Calculation of the frequency responses

Unfortunately, a modal analysis can not tell us directly at which amplitude a vibration will take place.

The amplitude of an oscillation depends on the amplitude, direction and the time history of a force excitation.

To get more insight into a system, we analyze the frequency responses of systems.

A frequency response is simply said, the frequency-dependent relationship between the amplitude of two sinusoidal time signals. The signals can be forces, moments, displacements, speeds or accelerations.

In a machine tool, forces or moments are typically applied at the drives or at the Tool Center Point (TCP). Displacements, speeds or accelerations are measured ot the drives, on the direct measuring systems or on the TCP.

The frequency response first shows which of the many eigenfrequencies are relevant for a particular drive or for the machining process. The frequency response is thus initially like a filter for important eigenmodes.

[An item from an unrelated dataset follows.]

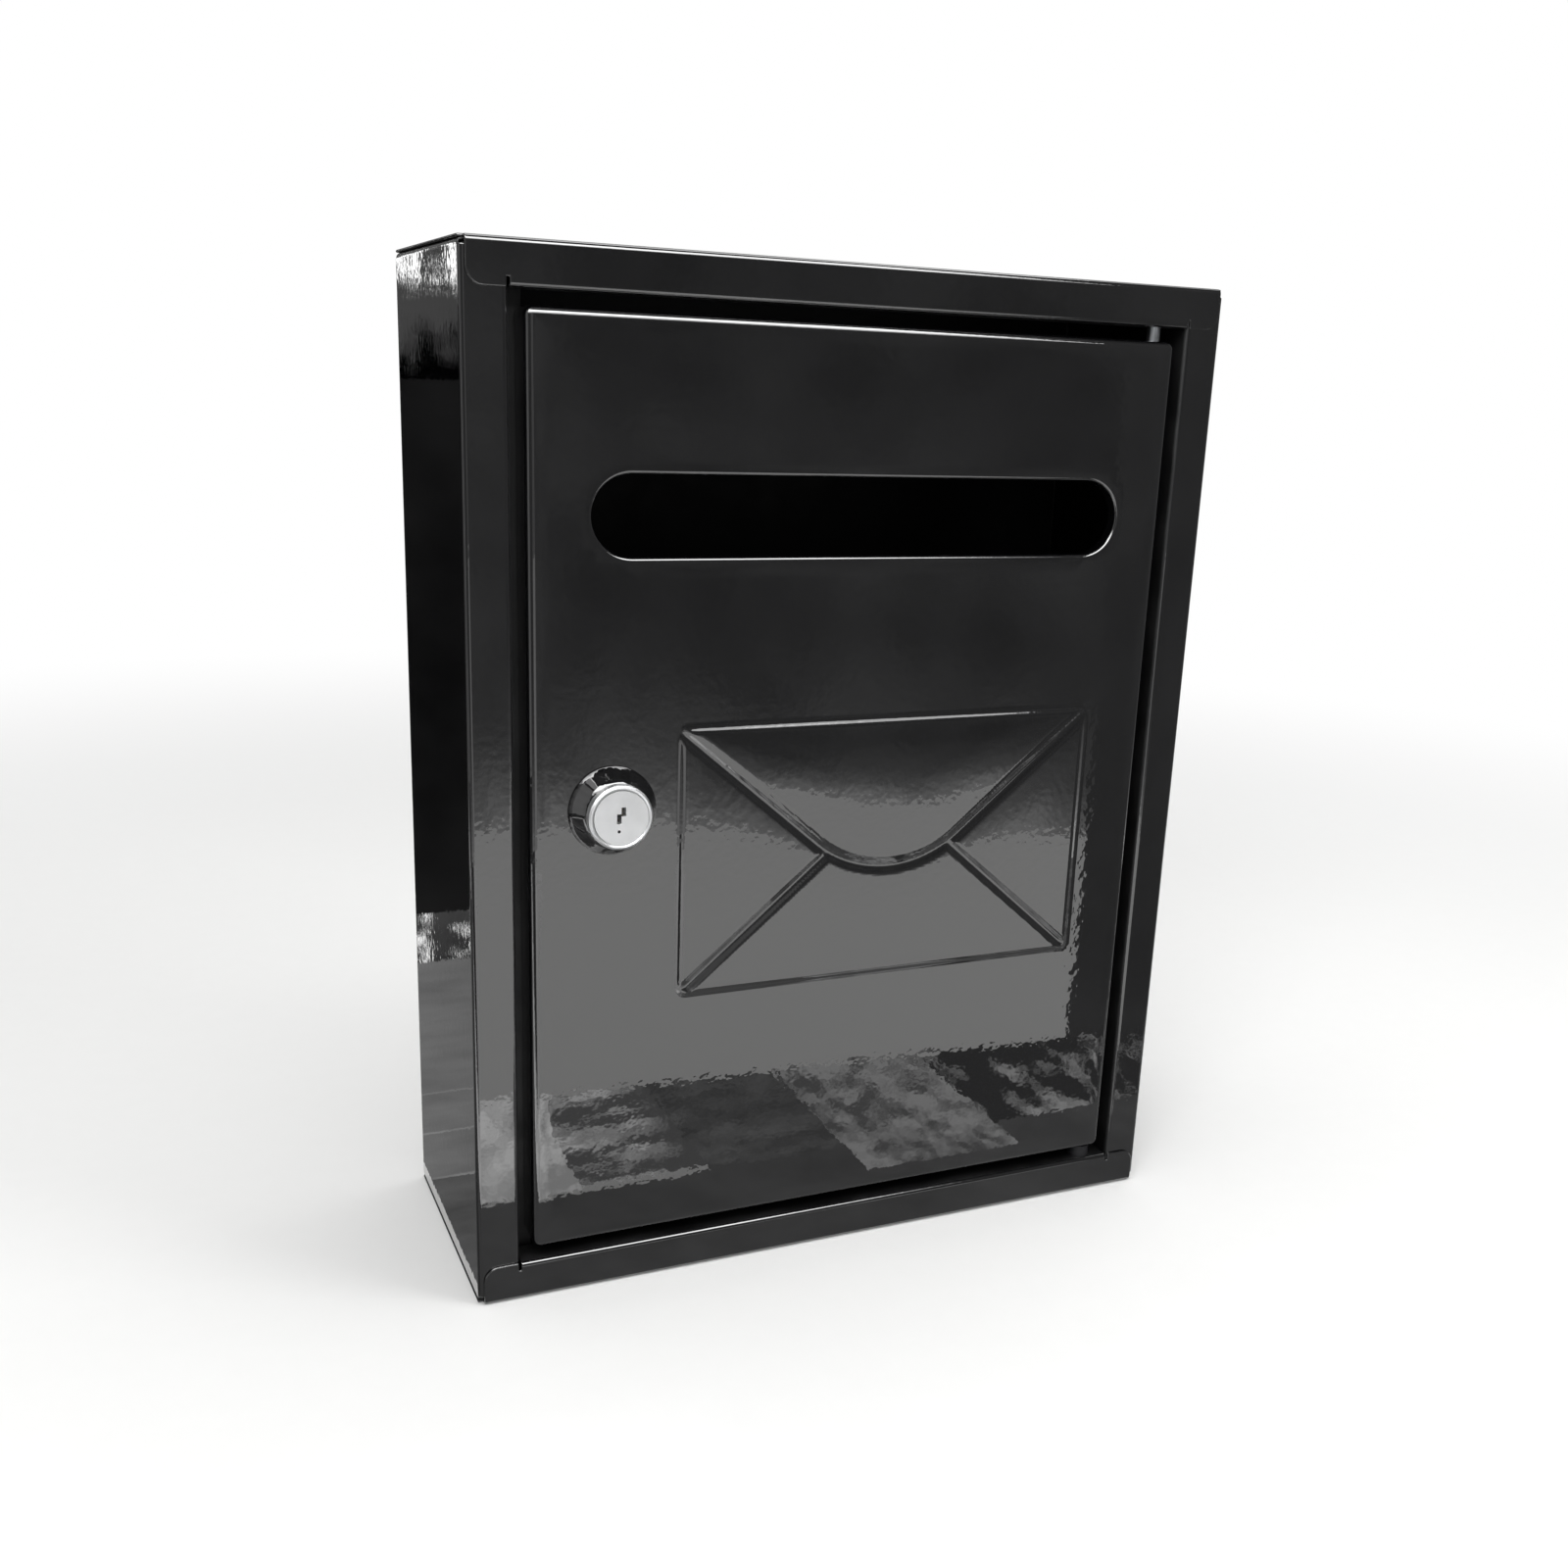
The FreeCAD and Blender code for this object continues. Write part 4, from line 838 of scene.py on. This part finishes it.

Specialists in control engineering recognize in the frequency response causes for unstable control behavior.

Another interesting field is the evaluation of transverse excitation of feed axes in machines, an undesirable behavior which has to be minimized.




Coupled controller/structure simulation

The frequency responses are for many difficult to interpret. Even experts cannot say on the basis of the frequency responses, how productive a machine or some other system will actually be.

To predict the productivity (e.g. number of manufactured units per year) of a machine, coupled controller/mechanics simulations are recommended.

Optionally, the process (e.g. milling process or turning process) can be taken into account.

However, this type of simulation exceeds the practical limits of FE simulation. We therefore recommend the use of a software such as Matlab/Simulink or Scilab/Xcos.

In Meshparts, you can export a complete FE model as a modal reduced FE model to Matlab or Scilab. At the same time, a block based model for Simulink or Xcos is automatically generated. You can pair this model with another block based model of the controller.